Paul Moloney of Adidas agrees, and points to the ease of access as a key reason for the sport’s spiralling popularity, as well as its strength of appeal across the various sections of the population.

“People tend to look for a bit of information on training and that before they start,” he says “But basically it’s a case of a decent pair of shoes and off you go. The upshot is that it’s attracting people from across the board. If you look at who is running in an average race, there are people of all abilities, from every walk of life and an almost 50:50 mix between men and women. It’s phenomenal.”

Like most commentators, Moloney feels that the financial situation nationally and internationally is one ingredient in the mix.

Aughney also agrees: “Back in January,” he suggests, “there were probably quite a few people with a newspaper, in which everybody was predicting doom and gloom, in one hand and a letter from the gym with this year’s membership fees in the other. They looked out the window and decided there was a certain appeal to trying something different.”

David Hart of Nova International, the British company behind about 20 major annual events, including the Great North, Manchester and Irish Runs in which more than 150,000 people across Britain and Ireland participated last year, agrees that cost is a factor.

However, he also argues that it is as much a case of the major events driving the boom as the other way around.

“Our events wouldn’t be the cheapest,” he says, “but our aim is to provide great value for money and great experiences. And we generally find that when somebody enters an event it tends to trigger an almost immediate change in lifestyle because they have something to aim for: they exercise more while eating and drinking less.

“In theory,” he adds, “there’s a lot of work done by government agencies and the like to get people to that stage but the reality is that it often manifests itself in the form of leaflets in doctors’ surgeries and the like while we are the ones actually getting people to go out there and do it.”

Like the Race Series, the Great Irish Run, a 10km race staged in mid-April that offers T-shirts, “goody bags” and a very high level of organisation, has experienced huge growth recently, with numbers up to 10,000 this year from about 8,000 in 2008. Hart is hoping that the rate of acceleration might enjoy dramatic further growth now that the event has hit what he believes is a sort of critical mass.

“There seems to be a natural momentum to events that break the 10,000 barrier, you end up with an awful lot of people who, if they have a good experience, act as ambassadors for the race and so recruit others. We’re hoping that’s what is going to happen with Ireland. We see it as having the potential to have not just 10,000 but 25,000 or 30,000.”

A couple of weeks after organising the first Dingle marathon and half-marathon, Ken Dunne’s aims are somewhat more modest, but with the first races having attracted 400 and 1,700 respectively and, he says, prompted hugely positive feedback from participants, he does see room for significant growth next year and beyond.

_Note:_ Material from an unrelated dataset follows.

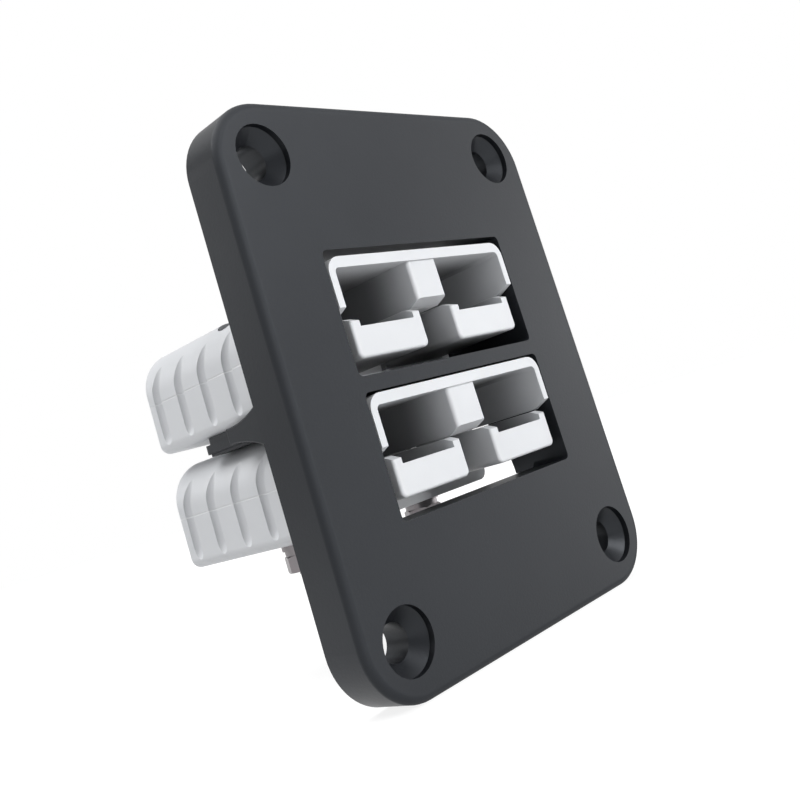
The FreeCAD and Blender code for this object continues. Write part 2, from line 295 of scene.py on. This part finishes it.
zinc_finish = Finish("fastener_zinc", Metallic=1.0)
bloom = zinc_finish.cloud(700.0, 4.0, 0.6)
speck = zinc_finish.cloud(5200.0, 2.0)
zinc = zinc_finish.wear(
    Base_Color=zinc_finish.blend(bloom, (0.19, 0.195, 0.2, 1.0), (0.28, 0.245, 0.255, 1.0)),
    Roughness=0.26 + 0.2 * bloom,
    Normal=zinc_finish.bump(speck, 0.000006, 0.5),
)
for kind in ("head_washer", "screw", "flat_washer", "lock_washer", "nut"):
    dress([kind + "_left", kind + "_right"], zinc)


# Clamping screws: two pan-head steel screws, 3 mm across and 35 mm long under the head, in the
# same plating. Each is cold-headed with a cross recess and rolled with a coarse thread over
# its whole length, and runs through a washer, both housings and the shelf into its nut.

thread_pitch = 0.0005
thread_crest = 0.00149
thread_root = 0.0012
steps_a_turn = 24
thread_weld = 0.000001
cut_threshold = 0.0000001
head_height = 0.002
head_rounding = 0.0008
recess_width = 0.0007
recess_length = 0.0032
recess_depth = 0.0011
recess_taper = 0.7
point_height = 0.0004
point_radius = 0.00095


def select_where(piece, kind, test):
    """Leaves the piece in edit mode with only those of its vertices or edges selected."""
    bpy.ops.object.mode_set(mode="OBJECT")
    mesh = piece.data
    for group in (mesh.vertices, mesh.edges, mesh.polygons):
        group.foreach_set("select", [False] * len(group))
    for corner in mesh.vertices:
        corner.select = kind == "VERT" and test(corner.co)
    for edge in mesh.edges:
        ends = [mesh.vertices[i].co for i in edge.vertices]
        edge.select = all(test(end) for end in ends)
    bpy.ops.object.mode_set(mode="EDIT")
    bpy.ops.mesh.select_mode(type=kind)


def settle(piece):
    """Moves the piece's place into its mesh, so that its origin is the world's."""
    bpy.ops.object.mode_set(mode="OBJECT")
    bpy.ops.object.select_all(action="DESELECT")
    piece.select_set(True)
    bpy.context.view_layer.objects.active = piece
    bpy.ops.object.transform_apply(location=True, rotation=True, scale=True)


def rolled_thread(x, y, low_z, high_z):
    """A closed rod with a thread, made from one flank pair wound round its axis."""
    turns = math.ceil((high_z - low_z) / thread_pitch) + 2
    bpy.ops.mesh.primitive_plane_add(size=thread_pitch, rotation=(math.pi / 2, 0.0, 0.0))
    thread = bpy.context.object
    settle(thread)
    select_where(thread, "VERT", lambda p: p.x > 0.0)
    bpy.ops.mesh.delete(type="VERT")
    select_where(thread, "VERT", lambda p: True)
    bpy.ops.mesh.subdivide(number_cuts=3)
    bpy.ops.transform.translate(value=(thread_root + thread_pitch / 2, 0.0, 0.0))
    rise = (thread_crest - thread_root) / 2
    for reach in (thread_pitch * 0.3, thread_pitch * 0.1):
        select_where(thread, "VERT", lambda p: abs(p.z) < reach)
        bpy.ops.transform.translate(value=(rise, 0.0, 0.0))
    bpy.ops.object.mode_set(mode="OBJECT")
    winding = thread.modifiers.new("winding", "SCREW")
    winding.screw_offset = thread_pitch
    winding.iterations = turns
    winding.steps = steps_a_turn
    winding.render_steps = steps_a_turn
    winding.use_merge_vertices = True
    winding.merge_threshold = thread_weld
    bpy.ops.object.modifier_apply(modifier="winding")
    select_where(thread, "VERT", lambda p: True)
    bpy.ops.mesh.remove_doubles(threshold=thread_weld)
    half_step = thread_pitch / steps_a_turn / 2
    bpy.ops.transform.translate(value=(x, y, low_z - thread_pitch - half_step))
    for z, above in ((low_z, False), (high_z, True)):
        bpy.ops.mesh.select_all(action="SELECT")
        bpy.ops.mesh.bisect(
            plane_co=(x, y, z), plane_no=(0.0, 0.0, 1.0), use_fill=True,
            clear_inner=not above, clear_outer=above, threshold=cut_threshold,
        )
    bpy.ops.mesh.select_all(action="SELECT")
    bpy.ops.mesh.normals_make_consistent(inside=False)
    bpy.ops.object.mode_set(mode="OBJECT")
    return thread


def pan_head(x, y, radius, low_z):
    """A round head with its rim rounded over and a tapered cross cut into the top."""
    top = low_z + head_height
    bpy.ops.mesh.primitive_cylinder_add(
        vertices=64, radius=radius, depth=head_height, location=(x, y, low_z + head_height / 2)
    )
    head = bpy.context.object
    settle(head)
    select_where(head, "EDGE", lambda p: p.z > top - head_height / 4)
    bpy.ops.mesh.bevel(offset=head_rounding, segments=7, affect="EDGES")
    for wide, long in ((recess_width, recess_length), (recess_length, recess_width)):
        bpy.ops.object.mode_set(mode="OBJECT")
        bpy.ops.mesh.primitive_cube_add(
            size=1.0, location=(x, y, top), scale=(wide, long, recess_depth * 2)
        )
        blade = bpy.context.object
        settle(blade)
        select_where(blade, "VERT", lambda p: p.z < top)
        bpy.ops.transform.resize(
            value=(recess_taper, recess_taper, 1.0), center_override=(x, y, top - recess_depth)
        )
        bpy.ops.object.mode_set(mode="OBJECT")
        cut = head.modifiers.new("cross", "BOOLEAN")
        cut.object = blade
        cut.operation = "DIFFERENCE"
        cut.solver = "EXACT"
        bpy.context.view_layer.objects.active = head
        bpy.ops.object.modifier_apply(modifier="cross")
        bpy.data.objects.remove(blade)
    return head


screw_low, screw_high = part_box("screw_left")
screw_x = (screw_low[0] + screw_high[0]) / 2
screw_y = (screw_low[1] + screw_high[1]) / 2
head_z = screw_high[2] - head_height
thread_low_z = screw_low[2] + point_height
bpy.ops.object.select_all(action="DESELECT")
screw_left = pan_head(screw_x, screw_y, (screw_high[0] - screw_low[0]) / 2, head_z)
thread = rolled_thread(screw_x, screw_y, thread_low_z, head_z + head_height / 8)
bpy.ops.mesh.primitive_cone_add(
    vertices=32, radius1=point_radius, radius2=thread_root * 0.98, depth=point_height * 2,
    location=(screw_x, screw_y, thread_low_z),
)
point = bpy.context.object
settle(point)
for part in (screw_left, thread, point):
    part.select_set(True)
bpy.context.view_layer.objects.active = screw_left
bpy.ops.object.join()
bpy.ops.object.shade_smooth_by_angle(angle=math.radians(30))
screw_left.data.materials.clear()
screw_left.data.materials.append(zinc)
screw_right = screw_left.copy()
screw_right.data = screw_left.data.copy()
bpy.context.scene.collection.objects.link(screw_right)
screw_right.location.x = -2 * screw_x
settle(screw_right)
for side, piece in (("left", screw_left), ("right", screw_right)):
    piece.name = "threaded_screw_" + side
    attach(piece, "root")
    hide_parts("screw_" + side)


# Studio: a white floor that keeps a faint shadow, a white surround that is paler on the
# right for reflections, and five soft lamps, of which those in front and on top do most.

pure_white = (1.0, 1.0, 1.0, 1.0)
pale_side = (0.83, -0.3, 0.25)
dim_side_level = 0.22
floor_glow = 0.84
glow_rises = (0.12, 0.5)

world = bpy.data.worlds.new("studio_air")
bpy.context.scene.world = world
world.use_nodes = True
air = Network(world.node_tree)
ambient = air.tree.nodes["Background"]
air.feed(ambient, {"Color": (0.96, 0.98, 1.0, 1.0), "Strength": 0.15})
looked = air.node("ShaderNodeTexCoord").outputs["Generated"]
toward = air.node("ShaderNodeVectorMath", {"operation": "DOT_PRODUCT"}, {0: looked, 1: pale_side})
mirrored = air.ridge(-0.5, 0.9, toward.outputs["Value"], dim_side_level)
white = air.node("ShaderNodeBackground", None, {
    "Color": pure_white, "Strength": mirrored.at_least(air.rays("Camera")),
})
surround = air.choose(
    air.rays("Camera", "Glossy", "Transmission"), ambient.outputs[0], white.outputs[0]
)
air.feed(air.tree.nodes["World Output"], {"Surface": surround})

bpy.ops.mesh.primitive_plane_add(size=4.0, location=(0.0, 0.0, cad_box[0][2]))
floor = bpy.context.object
floor.name = "studio_floor"
floor_finish = Finish("studio_floor_white", Base_Color=(0.2, 0.2, 0.2, 1.0), Roughness=0.9)
from_middle = floor_finish.node(
    "ShaderNodeVectorMath", {"operation": "LENGTH"}, {0: floor_finish.place}
)
away = floor_finish.ridge(*glow_rises, from_middle.outputs["Value"])
glow = floor_finish.node("ShaderNodeEmission", None, {
    "Color": pure_white, "Strength": floor_glow + (1.0 - floor_glow) * away,
})
lit = floor_finish.node("ShaderNodeAddShader", None, {
    0: glow.outputs[0], 1: floor_finish.shader.outputs[0],
})
pale = floor_finish.node("ShaderNodeBsdfDiffuse", None, {"Color": (0.6, 0.6, 0.6, 1.0)})
seen = floor_finish.choose(
    floor_finish.rays("Camera", "Glossy", "Transmission"), pale.outputs[0], lit.outputs[0]
)
clear = floor_finish.node("ShaderNodeBsdfTransparent").outputs[0]
from_below = floor_finish.node("ShaderNodeNewGeometry").outputs["Backfacing"]
floor_finish.feed(floor_finish.tree.nodes["Material Output"], {
    "Surface": floor_finish.choose(from_below, seen, clear),
})
floor.data.materials.append(floor_finish.material)

for name, place, width, power in (
    ("lamp_front", (0.04, -0.58, 0.3), 0.5, 4.5),
    ("lamp_right", (0.62, -0.1, 0.03), 0.35, 0.7),
    ("lamp_left", (-0.6, 0.0, 0.15), 0.6, 0.45),
    ("lamp_back_left", (-0.3, 0.55, 0.2), 0.35, 0.45),
    ("lamp_top", (-0.22, 0.12, 0.6), 0.6, 4.6),
):
    light = bpy.data.lights.new(name, "AREA")
    light.shape = "DISK"
    light.size = width
    light.energy = power
    holder = bpy.data.objects.new(name, light)
    holder.location = place
    holder.rotation_mode = "QUATERNION"
    holder.rotation_quaternion = (-Vector(place)).to_track_quat("-Z", "Y")
    bpy.context.scene.collection.objects.link(holder)


# Camera: a long lens, left of the object, a little below its middle and turned on its side.

camera_place = (-0.10369, -0.09359, -0.00939)
azimuth = math.radians(47.5013)
elevation = math.radians(-7.1781)
tilt = math.radians(-17.2717)

ahead = Vector((
    math.sin(azimuth) * math.cos(elevation),
    math.cos(azimuth) * math.cos(elevation),
    -math.sin(elevation),
))
across = Vector((math.cos(azimuth), -math.sin(azimuth), 0.0))
upright = across.cross(ahead)
right = math.cos(tilt) * across + math.sin(tilt) * upright
up = -math.sin(tilt) * across + math.cos(tilt) * upright
camera_data = bpy.data.cameras.new("camera")
camera_data.lens = 44.1
camera_data.sensor_width = 36.0
camera_data.shift_x = 0.0022
camera_data.shift_y = -0.0962
camera_data.clip_start = 0.01
camera_data.clip_end = 20.0
camera = bpy.data.objects.new("camera", camera_data)
bpy.context.scene.collection.objects.link(camera)
stand = Matrix((right, up, -ahead)).transposed().to_4x4()
stand.translation = Vector(camera_place)
camera.matrix_world = stand
bpy.context.scene.camera = camera
bpy.context.scene.view_settings.view_transform = "Standard"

“One thing is for sure, the trend is upwards at the moment,” says Dunne, an operations manager with a bar/restaurant in Limerick who started running himself only four years ago,

“Having put together the first one in eight months or so, I’m hoping things will be bigger and better when I have a full year to work with. And if there was to be a downturn in that, then it’s the best that will survive – the best organised, the best scenery, the best perks. My belief is that this race has the potential to be something very special in the calendar, not just in Ireland, but internationally.”

Everyone agrees that some events may be squeezed over time, with Greally accepting that some less well-organised ones are of “questionable value” even now. At least for the moment, however, there seems to be comfortably enough runners to go around.